== Problem statement ==
Starting with the line that contains "house_board(top)" and stopping after the line that contains "tenonSpace = 0.0005", output every line exactly as it stands.

== Available data ==

........

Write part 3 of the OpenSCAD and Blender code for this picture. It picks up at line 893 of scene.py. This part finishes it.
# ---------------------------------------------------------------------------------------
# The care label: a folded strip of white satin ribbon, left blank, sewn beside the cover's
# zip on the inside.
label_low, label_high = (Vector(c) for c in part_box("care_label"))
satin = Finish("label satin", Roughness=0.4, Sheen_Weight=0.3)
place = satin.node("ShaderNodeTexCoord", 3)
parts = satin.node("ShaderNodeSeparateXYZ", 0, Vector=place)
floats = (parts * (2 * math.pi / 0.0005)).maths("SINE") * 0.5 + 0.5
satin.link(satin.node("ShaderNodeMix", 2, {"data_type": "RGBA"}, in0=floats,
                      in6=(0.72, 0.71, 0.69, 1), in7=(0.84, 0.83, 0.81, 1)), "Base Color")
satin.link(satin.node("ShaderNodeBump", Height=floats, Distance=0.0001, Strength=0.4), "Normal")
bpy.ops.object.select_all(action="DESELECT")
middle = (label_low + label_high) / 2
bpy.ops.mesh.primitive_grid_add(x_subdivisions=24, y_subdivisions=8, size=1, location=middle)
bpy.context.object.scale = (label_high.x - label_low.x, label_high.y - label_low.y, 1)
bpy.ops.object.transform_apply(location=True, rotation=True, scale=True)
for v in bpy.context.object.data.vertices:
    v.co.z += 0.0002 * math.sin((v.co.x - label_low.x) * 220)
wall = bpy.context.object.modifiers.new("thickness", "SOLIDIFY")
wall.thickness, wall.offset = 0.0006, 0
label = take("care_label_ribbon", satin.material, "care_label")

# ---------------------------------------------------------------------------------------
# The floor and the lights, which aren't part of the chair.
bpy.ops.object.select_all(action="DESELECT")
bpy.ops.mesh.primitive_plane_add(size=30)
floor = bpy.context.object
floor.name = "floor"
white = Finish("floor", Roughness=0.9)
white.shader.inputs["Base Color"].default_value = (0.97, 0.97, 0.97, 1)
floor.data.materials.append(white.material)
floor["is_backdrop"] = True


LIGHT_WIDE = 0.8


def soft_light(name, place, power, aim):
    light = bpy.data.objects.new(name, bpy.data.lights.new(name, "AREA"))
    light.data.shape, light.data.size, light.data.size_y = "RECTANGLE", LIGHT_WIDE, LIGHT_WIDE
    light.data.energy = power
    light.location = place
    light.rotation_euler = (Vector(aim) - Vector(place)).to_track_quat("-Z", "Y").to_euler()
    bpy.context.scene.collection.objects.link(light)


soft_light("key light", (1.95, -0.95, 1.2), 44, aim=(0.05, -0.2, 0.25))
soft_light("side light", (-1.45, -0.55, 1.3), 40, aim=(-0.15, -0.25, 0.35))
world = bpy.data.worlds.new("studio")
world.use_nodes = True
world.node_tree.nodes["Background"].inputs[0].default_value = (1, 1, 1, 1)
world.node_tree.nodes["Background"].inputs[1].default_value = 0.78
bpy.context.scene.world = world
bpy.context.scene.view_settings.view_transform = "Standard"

........

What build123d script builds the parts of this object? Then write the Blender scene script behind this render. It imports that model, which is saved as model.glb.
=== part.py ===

........

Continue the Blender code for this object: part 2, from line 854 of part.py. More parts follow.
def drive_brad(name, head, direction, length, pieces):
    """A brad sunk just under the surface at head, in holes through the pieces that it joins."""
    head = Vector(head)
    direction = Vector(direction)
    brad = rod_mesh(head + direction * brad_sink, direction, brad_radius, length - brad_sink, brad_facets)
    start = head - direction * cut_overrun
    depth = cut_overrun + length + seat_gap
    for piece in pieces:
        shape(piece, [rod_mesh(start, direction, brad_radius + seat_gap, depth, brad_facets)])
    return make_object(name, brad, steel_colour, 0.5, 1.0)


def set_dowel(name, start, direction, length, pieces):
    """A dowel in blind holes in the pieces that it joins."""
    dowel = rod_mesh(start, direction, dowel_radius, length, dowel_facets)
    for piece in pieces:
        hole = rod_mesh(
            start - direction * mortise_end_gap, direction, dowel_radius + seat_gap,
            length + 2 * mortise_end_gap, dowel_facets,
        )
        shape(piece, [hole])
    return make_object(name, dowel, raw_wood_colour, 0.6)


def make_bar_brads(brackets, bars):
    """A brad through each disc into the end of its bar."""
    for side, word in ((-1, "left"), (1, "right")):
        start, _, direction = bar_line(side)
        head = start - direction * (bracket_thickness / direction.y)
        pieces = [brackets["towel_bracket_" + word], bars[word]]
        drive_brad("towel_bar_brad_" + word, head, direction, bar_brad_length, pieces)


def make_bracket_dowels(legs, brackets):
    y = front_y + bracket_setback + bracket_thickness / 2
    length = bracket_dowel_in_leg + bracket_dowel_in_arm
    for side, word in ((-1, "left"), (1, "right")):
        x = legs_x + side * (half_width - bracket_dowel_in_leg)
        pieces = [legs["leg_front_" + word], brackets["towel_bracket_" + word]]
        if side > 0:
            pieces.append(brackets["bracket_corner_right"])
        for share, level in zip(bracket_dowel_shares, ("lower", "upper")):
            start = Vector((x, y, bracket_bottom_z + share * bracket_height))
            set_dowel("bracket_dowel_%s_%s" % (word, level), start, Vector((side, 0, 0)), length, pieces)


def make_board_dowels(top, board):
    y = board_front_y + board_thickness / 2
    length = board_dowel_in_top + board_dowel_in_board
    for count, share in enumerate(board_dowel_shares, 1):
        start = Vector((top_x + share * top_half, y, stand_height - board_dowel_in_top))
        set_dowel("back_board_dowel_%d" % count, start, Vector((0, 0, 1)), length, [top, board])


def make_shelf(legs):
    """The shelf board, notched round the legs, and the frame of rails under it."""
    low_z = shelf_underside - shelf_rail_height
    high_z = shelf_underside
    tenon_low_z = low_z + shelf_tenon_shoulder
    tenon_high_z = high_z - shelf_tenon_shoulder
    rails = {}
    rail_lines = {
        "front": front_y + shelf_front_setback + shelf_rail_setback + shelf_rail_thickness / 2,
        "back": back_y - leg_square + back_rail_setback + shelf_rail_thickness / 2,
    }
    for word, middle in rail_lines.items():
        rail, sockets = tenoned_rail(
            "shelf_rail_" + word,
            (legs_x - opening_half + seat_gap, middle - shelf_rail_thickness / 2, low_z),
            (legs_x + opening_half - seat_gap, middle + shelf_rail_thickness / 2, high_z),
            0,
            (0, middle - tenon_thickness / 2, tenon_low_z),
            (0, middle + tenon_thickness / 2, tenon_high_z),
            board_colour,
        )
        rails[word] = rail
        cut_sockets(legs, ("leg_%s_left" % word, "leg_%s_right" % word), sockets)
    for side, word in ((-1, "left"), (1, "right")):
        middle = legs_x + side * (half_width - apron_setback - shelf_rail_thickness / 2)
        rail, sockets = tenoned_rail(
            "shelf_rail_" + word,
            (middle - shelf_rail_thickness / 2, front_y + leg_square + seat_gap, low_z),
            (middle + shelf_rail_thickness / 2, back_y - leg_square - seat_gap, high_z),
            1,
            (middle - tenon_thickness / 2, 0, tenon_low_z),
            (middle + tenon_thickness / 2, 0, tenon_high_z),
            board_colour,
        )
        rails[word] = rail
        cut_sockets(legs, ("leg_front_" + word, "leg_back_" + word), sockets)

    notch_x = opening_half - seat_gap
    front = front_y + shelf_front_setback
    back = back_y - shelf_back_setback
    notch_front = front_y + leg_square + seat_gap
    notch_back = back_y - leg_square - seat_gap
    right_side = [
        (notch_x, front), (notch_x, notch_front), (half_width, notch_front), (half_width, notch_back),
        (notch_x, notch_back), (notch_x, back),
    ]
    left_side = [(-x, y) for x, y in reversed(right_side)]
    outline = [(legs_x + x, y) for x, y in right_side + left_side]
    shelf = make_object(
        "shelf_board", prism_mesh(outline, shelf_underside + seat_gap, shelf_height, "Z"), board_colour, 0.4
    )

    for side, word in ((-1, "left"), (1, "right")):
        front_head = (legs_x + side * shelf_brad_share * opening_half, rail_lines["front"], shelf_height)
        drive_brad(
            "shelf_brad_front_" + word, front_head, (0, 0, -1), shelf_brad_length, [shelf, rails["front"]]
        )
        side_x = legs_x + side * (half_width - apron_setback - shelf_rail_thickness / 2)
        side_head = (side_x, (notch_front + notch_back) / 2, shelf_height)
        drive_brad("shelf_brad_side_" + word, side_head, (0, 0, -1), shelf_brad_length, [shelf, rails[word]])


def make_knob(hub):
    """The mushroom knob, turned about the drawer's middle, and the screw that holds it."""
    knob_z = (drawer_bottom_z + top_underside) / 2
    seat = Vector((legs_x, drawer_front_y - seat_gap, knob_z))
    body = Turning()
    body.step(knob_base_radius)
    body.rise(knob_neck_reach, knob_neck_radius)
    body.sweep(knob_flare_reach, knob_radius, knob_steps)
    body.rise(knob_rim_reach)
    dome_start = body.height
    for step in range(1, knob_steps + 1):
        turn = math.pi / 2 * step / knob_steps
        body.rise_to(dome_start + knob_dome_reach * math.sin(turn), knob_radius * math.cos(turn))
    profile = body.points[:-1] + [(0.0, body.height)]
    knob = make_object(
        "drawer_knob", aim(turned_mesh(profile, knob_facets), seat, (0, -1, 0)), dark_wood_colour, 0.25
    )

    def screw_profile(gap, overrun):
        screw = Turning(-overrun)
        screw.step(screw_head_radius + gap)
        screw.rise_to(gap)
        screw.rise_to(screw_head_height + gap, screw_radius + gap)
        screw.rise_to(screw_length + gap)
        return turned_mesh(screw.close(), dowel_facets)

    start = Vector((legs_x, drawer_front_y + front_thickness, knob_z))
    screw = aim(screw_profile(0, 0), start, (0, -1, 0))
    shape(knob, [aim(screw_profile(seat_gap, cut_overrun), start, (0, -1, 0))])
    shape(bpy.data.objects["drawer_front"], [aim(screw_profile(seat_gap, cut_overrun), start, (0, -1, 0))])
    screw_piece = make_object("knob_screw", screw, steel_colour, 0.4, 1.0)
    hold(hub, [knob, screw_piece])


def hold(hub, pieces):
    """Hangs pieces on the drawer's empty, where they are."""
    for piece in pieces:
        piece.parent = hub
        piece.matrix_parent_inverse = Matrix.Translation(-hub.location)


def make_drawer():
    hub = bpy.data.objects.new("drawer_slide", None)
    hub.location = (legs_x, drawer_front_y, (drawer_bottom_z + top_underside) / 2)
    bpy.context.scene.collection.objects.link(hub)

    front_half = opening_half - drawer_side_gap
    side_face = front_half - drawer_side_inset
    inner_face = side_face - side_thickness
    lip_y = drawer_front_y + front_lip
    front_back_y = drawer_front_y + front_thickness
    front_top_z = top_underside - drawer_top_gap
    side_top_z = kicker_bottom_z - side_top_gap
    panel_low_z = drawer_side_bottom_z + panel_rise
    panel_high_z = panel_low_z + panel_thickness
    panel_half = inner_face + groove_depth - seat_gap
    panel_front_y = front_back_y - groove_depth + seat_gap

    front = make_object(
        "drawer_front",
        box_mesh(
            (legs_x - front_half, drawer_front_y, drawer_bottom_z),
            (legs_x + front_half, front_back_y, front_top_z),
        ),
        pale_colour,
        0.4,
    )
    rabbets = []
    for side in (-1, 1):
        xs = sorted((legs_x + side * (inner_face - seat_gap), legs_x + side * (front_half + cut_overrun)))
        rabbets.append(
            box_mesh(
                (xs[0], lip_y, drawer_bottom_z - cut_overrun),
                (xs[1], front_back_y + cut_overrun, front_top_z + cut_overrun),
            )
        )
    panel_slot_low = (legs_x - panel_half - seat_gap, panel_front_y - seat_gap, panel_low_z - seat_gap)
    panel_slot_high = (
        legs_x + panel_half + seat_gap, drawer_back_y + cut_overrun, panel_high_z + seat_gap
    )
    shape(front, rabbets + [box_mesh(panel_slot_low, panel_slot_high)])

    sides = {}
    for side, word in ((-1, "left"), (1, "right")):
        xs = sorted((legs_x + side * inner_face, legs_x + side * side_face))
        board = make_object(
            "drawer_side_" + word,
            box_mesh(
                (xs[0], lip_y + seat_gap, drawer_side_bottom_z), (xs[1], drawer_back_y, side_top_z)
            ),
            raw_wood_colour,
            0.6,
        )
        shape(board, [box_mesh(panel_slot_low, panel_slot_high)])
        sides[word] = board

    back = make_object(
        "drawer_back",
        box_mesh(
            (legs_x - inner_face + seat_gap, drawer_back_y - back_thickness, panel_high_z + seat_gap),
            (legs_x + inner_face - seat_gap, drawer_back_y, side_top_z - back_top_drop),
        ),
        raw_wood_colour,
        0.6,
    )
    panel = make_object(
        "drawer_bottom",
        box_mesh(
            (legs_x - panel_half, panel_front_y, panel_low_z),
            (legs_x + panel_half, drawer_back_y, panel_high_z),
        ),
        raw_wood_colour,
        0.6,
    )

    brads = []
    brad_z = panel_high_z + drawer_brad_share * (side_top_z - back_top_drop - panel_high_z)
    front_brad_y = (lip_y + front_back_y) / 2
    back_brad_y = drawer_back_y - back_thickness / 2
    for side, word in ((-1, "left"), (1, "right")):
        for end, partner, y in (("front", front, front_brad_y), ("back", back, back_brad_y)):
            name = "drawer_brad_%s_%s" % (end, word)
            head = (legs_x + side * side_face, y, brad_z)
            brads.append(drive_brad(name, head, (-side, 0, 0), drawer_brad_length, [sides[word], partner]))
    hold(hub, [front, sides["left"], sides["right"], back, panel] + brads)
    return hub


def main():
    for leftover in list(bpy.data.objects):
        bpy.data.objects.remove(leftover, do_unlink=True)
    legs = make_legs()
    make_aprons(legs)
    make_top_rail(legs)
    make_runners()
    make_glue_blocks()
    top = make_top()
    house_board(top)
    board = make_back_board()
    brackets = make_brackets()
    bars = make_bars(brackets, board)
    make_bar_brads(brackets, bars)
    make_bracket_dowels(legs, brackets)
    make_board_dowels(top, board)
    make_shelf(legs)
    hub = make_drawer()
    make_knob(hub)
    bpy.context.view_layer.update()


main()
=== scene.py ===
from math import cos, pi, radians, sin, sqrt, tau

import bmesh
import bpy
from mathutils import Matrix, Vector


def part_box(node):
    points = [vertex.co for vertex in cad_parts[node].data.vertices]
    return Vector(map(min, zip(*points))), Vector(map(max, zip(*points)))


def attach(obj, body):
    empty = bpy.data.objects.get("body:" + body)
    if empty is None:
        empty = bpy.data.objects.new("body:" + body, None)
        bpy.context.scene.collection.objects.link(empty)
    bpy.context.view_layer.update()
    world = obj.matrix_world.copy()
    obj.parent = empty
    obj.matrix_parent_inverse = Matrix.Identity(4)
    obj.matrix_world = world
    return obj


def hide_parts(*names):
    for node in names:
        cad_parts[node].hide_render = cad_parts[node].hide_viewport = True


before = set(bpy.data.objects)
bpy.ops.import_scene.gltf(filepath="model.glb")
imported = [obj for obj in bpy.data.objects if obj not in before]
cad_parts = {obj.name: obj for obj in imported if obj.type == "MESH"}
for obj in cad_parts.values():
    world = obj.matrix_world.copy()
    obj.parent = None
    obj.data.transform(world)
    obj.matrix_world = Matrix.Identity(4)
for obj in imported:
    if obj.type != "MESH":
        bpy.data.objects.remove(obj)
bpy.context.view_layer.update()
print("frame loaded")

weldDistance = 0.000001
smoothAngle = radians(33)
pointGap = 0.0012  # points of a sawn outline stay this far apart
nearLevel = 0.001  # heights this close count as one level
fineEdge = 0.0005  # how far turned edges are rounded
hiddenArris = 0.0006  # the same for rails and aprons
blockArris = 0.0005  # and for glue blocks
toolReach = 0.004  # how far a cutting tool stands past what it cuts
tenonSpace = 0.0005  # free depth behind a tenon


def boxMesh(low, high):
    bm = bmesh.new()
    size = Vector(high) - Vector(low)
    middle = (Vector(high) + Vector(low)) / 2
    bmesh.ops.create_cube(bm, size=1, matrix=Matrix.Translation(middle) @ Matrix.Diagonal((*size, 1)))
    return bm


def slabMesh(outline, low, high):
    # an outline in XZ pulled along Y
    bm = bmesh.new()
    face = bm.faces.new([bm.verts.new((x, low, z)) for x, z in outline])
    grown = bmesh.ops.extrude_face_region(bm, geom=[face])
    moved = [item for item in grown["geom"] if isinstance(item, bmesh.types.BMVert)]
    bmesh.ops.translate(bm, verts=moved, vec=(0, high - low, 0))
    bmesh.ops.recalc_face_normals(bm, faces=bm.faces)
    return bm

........

== Task output ==
    house_board(top)
    board = make_back_board()
    brackets = make_brackets()
    bars = make_bars(brackets, board)
    make_bar_brads(brackets, bars)
    make_bracket_dowels(legs, brackets)
    make_board_dowels(top, board)
    make_shelf(legs)
    hub = make_drawer()
    make_knob(hub)
    bpy.context.view_layer.update()


main()
=== scene.py ===
from math import cos, pi, radians, sin, sqrt, tau

import bmesh
import bpy
from mathutils import Matrix, Vector


def part_box(node):
    points = [vertex.co for vertex in cad_parts[node].data.vertices]
    return Vector(map(min, zip(*points))), Vector(map(max, zip(*points)))


def attach(obj, body):
    empty = bpy.data.objects.get("body:" + body)
    if empty is None:
        empty = bpy.data.objects.new("body:" + body, None)
        bpy.context.scene.collection.objects.link(empty)
    bpy.context.view_layer.update()
    world = obj.matrix_world.copy()
    obj.parent = empty
    obj.matrix_parent_inverse = Matrix.Identity(4)
    obj.matrix_world = world
    return obj


def hide_parts(*names):
    for node in names:
        cad_parts[node].hide_render = cad_parts[node].hide_viewport = True


before = set(bpy.data.objects)
bpy.ops.import_scene.gltf(filepath="model.glb")
imported = [obj for obj in bpy.data.objects if obj not in before]
cad_parts = {obj.name: obj for obj in imported if obj.type == "MESH"}
for obj in cad_parts.values():
    world = obj.matrix_world.copy()
    obj.parent = None
    obj.data.transform(world)
    obj.matrix_world = Matrix.Identity(4)
for obj in imported:
    if obj.type != "MESH":
        bpy.data.objects.remove(obj)
bpy.context.view_layer.update()
print("frame loaded")

weldDistance = 0.000001
smoothAngle = radians(33)
pointGap = 0.0012  # points of a sawn outline stay this far apart
nearLevel = 0.001  # heights this close count as one level
fineEdge = 0.0005  # how far turned edges are rounded
hiddenArris = 0.0006  # the same for rails and aprons
blockArris = 0.0005  # and for glue blocks
toolReach = 0.004  # how far a cutting tool stands past what it cuts
tenonSpace = 0.0005  # free depth behind a tenon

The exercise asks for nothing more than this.